Before the Court of Appeals, the defendant argued the trial court erred by denying his motion to dismiss the indictment. In particular, he contended the indictment was insufficient because it failed to specify the conduct constituting the alleged harassment or prohibited course of conduct. The Court of Appeals rejected the argument. It cited Singleton for the proposition that a defendant must demonstrate not only that indictment error occurred, but also that such error was prejudicial. Here, the Court of Appeals said, the defendant “failed to argue, much less demonstrate, that he was prejudiced by the alleged error in the indictment.” Slip Op. p. 10. This made it unnecessary for the Court of Appeals to decide whether the indictment was defective. The defendant’s argument was dismissed.
Conclusion
In Phillips, the Court of Appeals declared that it would review “de novo a trial court’s decision to deny a motion to dismiss a charge based on a fatal defect in the indictment,” citing State v. Stewart, 386 N.C. 237 (2024). Slip Op. p. 8. The authority for that proposition is somewhat questionable. The defendant in Stewart raised no objection to his indictment at trial. Addressing an indictment challenge raised for the first time on appeal, the Supreme Court in Stewart said, “[t]his Court reviews the sufficiency of an indictment de novo.” State v. Stewart, 386 N.C. 237, 240 (2024).
To be sure, before Singleton, those two issues were essentially the same. No deference was due to the trial court’s determination, and the defendant had no burden to show prejudice in either case. After Singleton, however, a defendant seeking relief based on an indictment defect must show not only error but also prejudice. And prejudice arising from an unchallenged indictment defect is not easy to establish.
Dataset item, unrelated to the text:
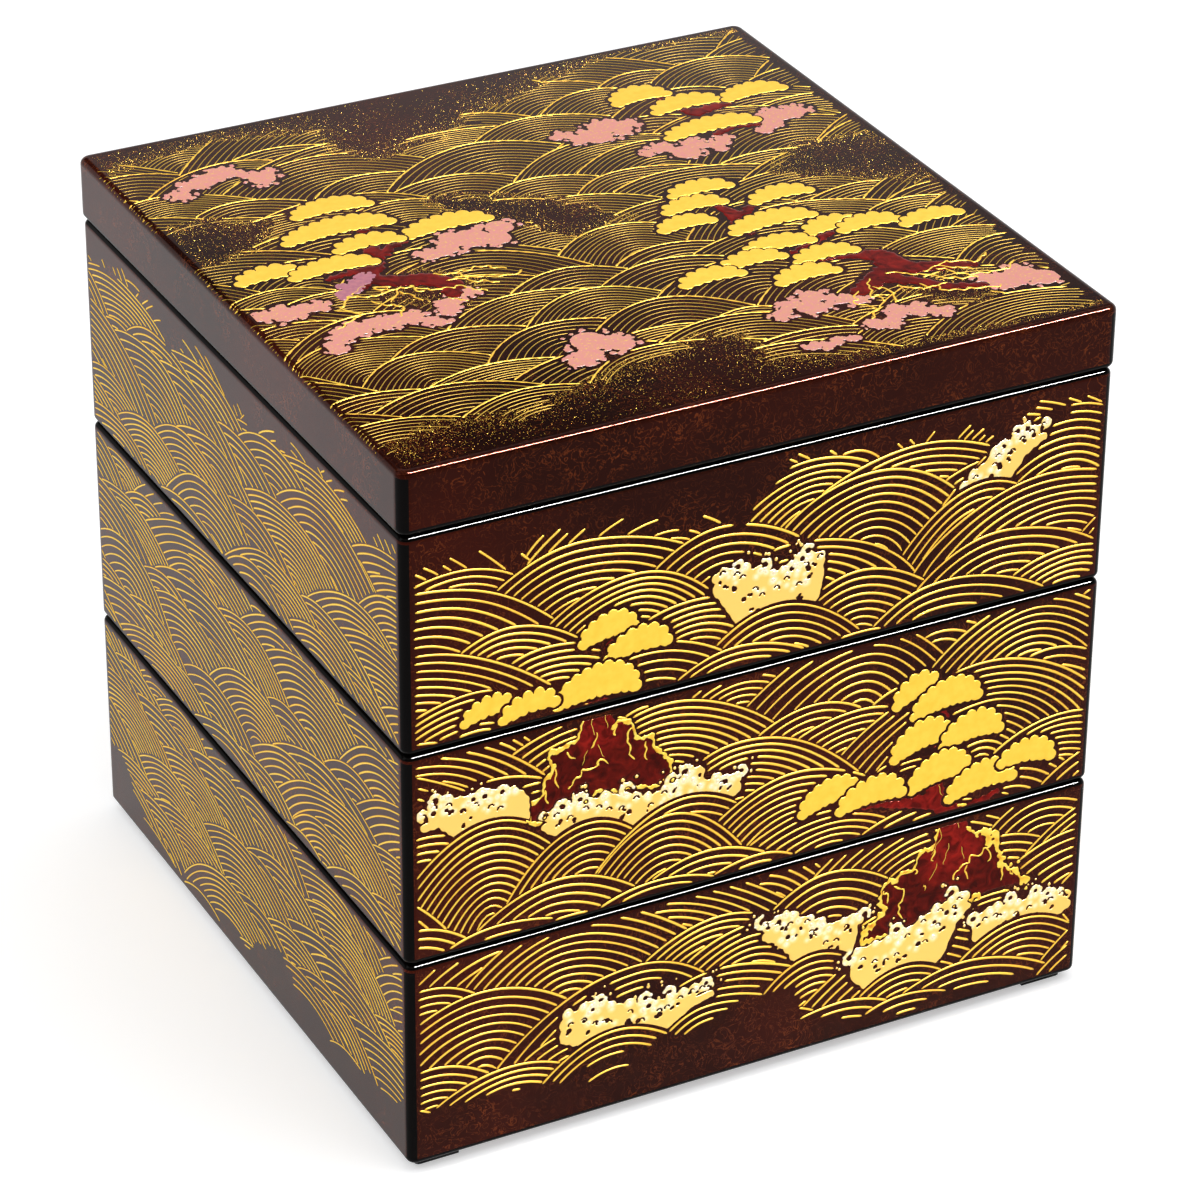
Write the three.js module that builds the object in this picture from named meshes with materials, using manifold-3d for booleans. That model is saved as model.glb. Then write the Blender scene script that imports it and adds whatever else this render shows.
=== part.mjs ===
// A square lacquered wooden box: three alike tiers stacked under a lid that lifts off.
// Lengths are in millimetres. +Z is up, and the origin is on the ground, in the middle of the box.

import * as THREE from 'three';
import { mergeVertices } from 'three/addons/utils/BufferGeometryUtils.js';
import Module from 'manifold-3d';

const wasm = await Module();
wasm.setup();

// The tiers. All three are alike, so that they stack in any order.
const SIDE = 196;                  // outer side of the square
const TIER_HEIGHT = 59.7;          // underside of the floor to the rim
const WALL = 6;
const FLOOR = 5;
const CORNER_RADIUS = 2.6;         // upright outer corners
const INNER_CORNER_RADIUS = 4;     // upright inner corners
const INNER_COVE = 2;              // where the inner walls meet the floor, and the lid's ceiling
const EDGE_RADIUS = 1.8;           // rounded outer edges along the rims, undersides and lid top

// The rim: a lip outside, and a rebate inside it that takes the feet of the tier above.
const LIP = 2.6;
const REBATE_CORNER_RADIUS = 2;
const FIT_CLEARANCE = 0.4;         // sideways, between the lip and the feet or the lid's tongue
const FOOT_CLEARANCE = 0.4;        // below the feet and the tongue, above the rebate's floor
const SEAT_GAP = 0.3;              // between a rim and the piece that sits on it

// The feet: one angle under each corner of every tier.
const FOOT_HEIGHT = 2.5;
const FOOT_LENGTH = 12;

// The lid: a shallow tray upside down, a hair wider than the tiers.
const LID_HEIGHT = 17.5;           // its lower edge to its top
const LID_TOP = 5;                 // thickness of the top plate
const LID_OVERHANG = 0.4;          // how far it stands out past the tiers on each side

// Fineness of the curves.
const CORNER_SEGMENTS = 6;
const EDGE_SEGMENTS = 4;
const SMALLEST_RADIUS = 0.2;

// What follows from the sizes above.
const PITCH = TIER_HEIGHT + SEAT_GAP;
const REBATE_DEPTH = FOOT_HEIGHT - SEAT_GAP + FOOT_CLEARANCE;
const FOOT_SIDE = SIDE - 2 * (LIP + FIT_CLEARANCE);
const FOOT_THICKNESS = WALL - LIP - FIT_CLEARANCE;
const FOOT_CORNER_RADIUS = Math.max(REBATE_CORNER_RADIUS - FIT_CLEARANCE, SMALLEST_RADIUS);
const CAVITY_SIDE = SIDE - 2 * WALL;
const LID_SIDE = SIDE + 2 * LID_OVERHANG;
const LID_CORNER_RADIUS = CORNER_RADIUS + LID_OVERHANG;
const OUTER_EDGE = Math.min(EDGE_RADIUS, 0.8 * LIP, 0.8 * CORNER_RADIUS);
const COVE = Math.min(INNER_COVE, 0.8 * INNER_CORNER_RADIUS);
const OVERSHOOT = 1;               // how far a cutting shape runs past what it cuts

const lacquer = new THREE.MeshStandardMaterial({
  color: '#2b1512',
  roughness: 0.12,
  metalness: 0,
});

// The outline of a square with round corners, centred on the origin.
function roundedSquare(side, radius) {
  const centre = side / 2 - radius;
  const outline = new THREE.Shape();
  outline.absarc(centre, centre, radius, 0, Math.PI / 2);
  outline.absarc(-centre, centre, radius, Math.PI / 2, Math.PI);
  outline.absarc(-centre, -centre, radius, Math.PI, 1.5 * Math.PI);
  outline.absarc(centre, -centre, radius, 1.5 * Math.PI, 2 * Math.PI);
  return outline;
}

// A square block from z = 0 to its height, with its upright corners rounded to one radius
// and its top and bottom edges to another. An edge of 0 leaves them sharp.
function block(side, radius, height, edge = 0) {
  const geometry = new THREE.ExtrudeGeometry(roundedSquare(side, radius), {
    depth: height - 2 * edge,
    curveSegments: CORNER_SEGMENTS,
    bevelEnabled: edge > 0,
    bevelThickness: edge,
    bevelSize: edge,
    bevelOffset: -edge,
    bevelSegments: EDGE_SEGMENTS,
  });
  return solid(geometry.translate(0, 0, edge));
}

// The angle of one foot, in the corner towards +X and +Y, from z = 0 up.
function foot(height) {
  const outer = FOOT_SIDE / 2;
  const inner = outer - FOOT_THICKNESS;
  const end = outer - FOOT_LENGTH;
  const centre = outer - FOOT_CORNER_RADIUS;
  const outline = new THREE.Shape();
  outline.moveTo(end, inner);
  outline.lineTo(inner, inner);
  outline.lineTo(inner, end);
  outline.lineTo(outer, end);
  outline.absarc(centre, centre, FOOT_CORNER_RADIUS, 0, Math.PI / 2);
  outline.lineTo(end, outer);
  outline.closePath();
  const geometry = new THREE.ExtrudeGeometry(outline, {
    depth: height,
    curveSegments: CORNER_SEGMENTS,
    bevelEnabled: false,
  });
  return solid(geometry);
}

// A closed mesh as a solid that can be joined and cut.
function solid(geometry) {
  geometry.deleteAttribute('normal');
  geometry.deleteAttribute('uv');
  const merged = mergeVertices(geometry, 1e-4);
  return new wasm.Manifold(new wasm.Mesh({
    numProp: 3,
    vertProperties: merged.attributes.position.array,
    triVerts: Uint32Array.from(merged.index.array),
  }));
}

function named(name, shape, material) {
  const { vertProperties, triVerts } = shape.getMesh();
  const geometry = new THREE.BufferGeometry();
  geometry.setAttribute('position', new THREE.BufferAttribute(vertProperties, 3));
  geometry.setIndex(new THREE.BufferAttribute(triVerts, 1));
  geometry.computeVertexNormals();
  const mesh = new THREE.Mesh(geometry, material);
  mesh.name = name;
  return mesh;
}

// One tier, standing on its feet at z = 0: a block hollowed from above, with a rebate inside
// its rim and four feet that reach into its floor.
function makeTier() {
  const rim = FOOT_HEIGHT + TIER_HEIGHT;
  const body = block(SIDE, CORNER_RADIUS, TIER_HEIGHT, OUTER_EDGE).translate([0, 0, FOOT_HEIGHT]);
  const cavityDepth = TIER_HEIGHT - FLOOR;
  const cavity = block(CAVITY_SIDE, INNER_CORNER_RADIUS, cavityDepth + COVE + OVERSHOOT, COVE)
    .translate([0, 0, rim - cavityDepth]);
  const rebate = block(SIDE - 2 * LIP, REBATE_CORNER_RADIUS, REBATE_DEPTH + OVERSHOOT)
    .translate([0, 0, rim - REBATE_DEPTH]);
  let tier = body.subtract(cavity).subtract(rebate);
  for (let quarter = 0; quarter < 4; quarter += 1) {
    tier = tier.add(foot(FOOT_HEIGHT + FLOOR / 2).rotate([0, 0, 90 * quarter]));
  }
  return tier;
}

// The lid, with its lower edge at z = 0 and a tongue below it that drops inside the rim.
// Its hollow lines up with the hollow of the tier below.
function makeLid() {
  const body = block(LID_SIDE, LID_CORNER_RADIUS, LID_HEIGHT, OUTER_EDGE);
  const tongue = block(FOOT_SIDE, FOOT_CORNER_RADIUS, FOOT_HEIGHT + LID_TOP)
    .translate([0, 0, -FOOT_HEIGHT]);
  const ceiling = LID_HEIGHT - LID_TOP;
  const hollowDepth = FOOT_HEIGHT + ceiling + COVE + OVERSHOOT;
  const hollow = block(CAVITY_SIDE, INNER_CORNER_RADIUS, hollowDepth, COVE)
    .translate([0, 0, ceiling - hollowDepth]);
  return body.add(tongue).subtract(hollow);
}

const box = new THREE.Group();
const tier = makeTier();
['lower_tier', 'middle_tier', 'upper_tier'].forEach((name, level) => {
  const mesh = named(name, tier, lacquer);
  mesh.position.z = level * PITCH;
  box.add(mesh);
});

const lid = named('lid', makeLid(), lacquer);
lid.position.z = FOOT_HEIGHT + 3 * PITCH;
box.add(lid);

export default box;
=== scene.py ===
# %% [markdown]
# # A tiered lacquer box
# Three open tiers stand on each other under a lid that lifts off. The wood lies under dark
# brown lacquer polished like glass, and on it are waves, pines, rocks and foam in gold powder
# and coloured lacquer.
# The solids of the pieces are loaded first, and they stay as they are. Everything below is
# worked out from their sizes, so each painted line lies where the real one would.

# %% The fixed frame
import math

import bpy
import numpy as np
from mathutils import Matrix, Vector


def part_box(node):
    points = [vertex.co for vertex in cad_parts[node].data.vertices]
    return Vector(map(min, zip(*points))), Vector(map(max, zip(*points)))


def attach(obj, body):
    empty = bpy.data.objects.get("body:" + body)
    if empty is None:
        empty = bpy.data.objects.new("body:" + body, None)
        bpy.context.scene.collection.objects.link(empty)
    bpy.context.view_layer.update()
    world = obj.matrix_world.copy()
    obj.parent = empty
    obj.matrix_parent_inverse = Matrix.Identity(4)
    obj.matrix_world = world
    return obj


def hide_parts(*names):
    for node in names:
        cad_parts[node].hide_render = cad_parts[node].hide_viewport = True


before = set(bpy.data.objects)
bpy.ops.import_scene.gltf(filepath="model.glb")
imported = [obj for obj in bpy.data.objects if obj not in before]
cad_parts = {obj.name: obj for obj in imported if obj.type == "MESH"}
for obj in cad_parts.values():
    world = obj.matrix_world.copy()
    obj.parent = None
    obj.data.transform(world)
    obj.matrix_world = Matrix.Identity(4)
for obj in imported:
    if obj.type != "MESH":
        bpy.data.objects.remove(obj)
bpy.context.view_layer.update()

MM = 0.001
TIERS = ("lower_tier", "middle_tier", "upper_tier")
FOOT_HEIGHT = 2.5
tier_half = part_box("lower_tier")[1].x / MM
lid_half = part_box("lid")[1].x / MM
tier_bottoms = [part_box(name)[0].z / MM + FOOT_HEIGHT for name in TIERS]
tier_rims = [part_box(name)[1].z / MM for name in TIERS]
lid_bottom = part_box("lid")[0].z / MM + FOOT_HEIGHT
lid_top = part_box("lid")[1].z / MM
print("tier half width", round(tier_half, 2), "lid half width", round(lid_half, 2))
print("tiers from", np.round(tier_bottoms, 2), "to", np.round(tier_rims, 2))
print("lid from", round(lid_bottom, 2), "to", round(lid_top, 2))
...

Given this additional burden, a defendant – given the right circumstances – will argue not that the indictment was defective, but that the trial court erred by denying his motion to dismiss the indictment based on the defect. The prejudice in that case might be a bit more apparent.
Still, as Phillips illustrates, a defendant must attempt to make some showing of prejudice on appeal. Gone are the pre-Singleton days when it was enough to show only that an indictment failed to contain a complete recitation of the elements of the offense charged. Given appropriate facts, an appellate court now must ascertain whether the error made any difference. Regardless of whether the defendant is alleging error in the indictment, or in the trial court’s pretrial ruling thereon, the defendant in a post-Singleton world must show the likelihood of a different result absent the error.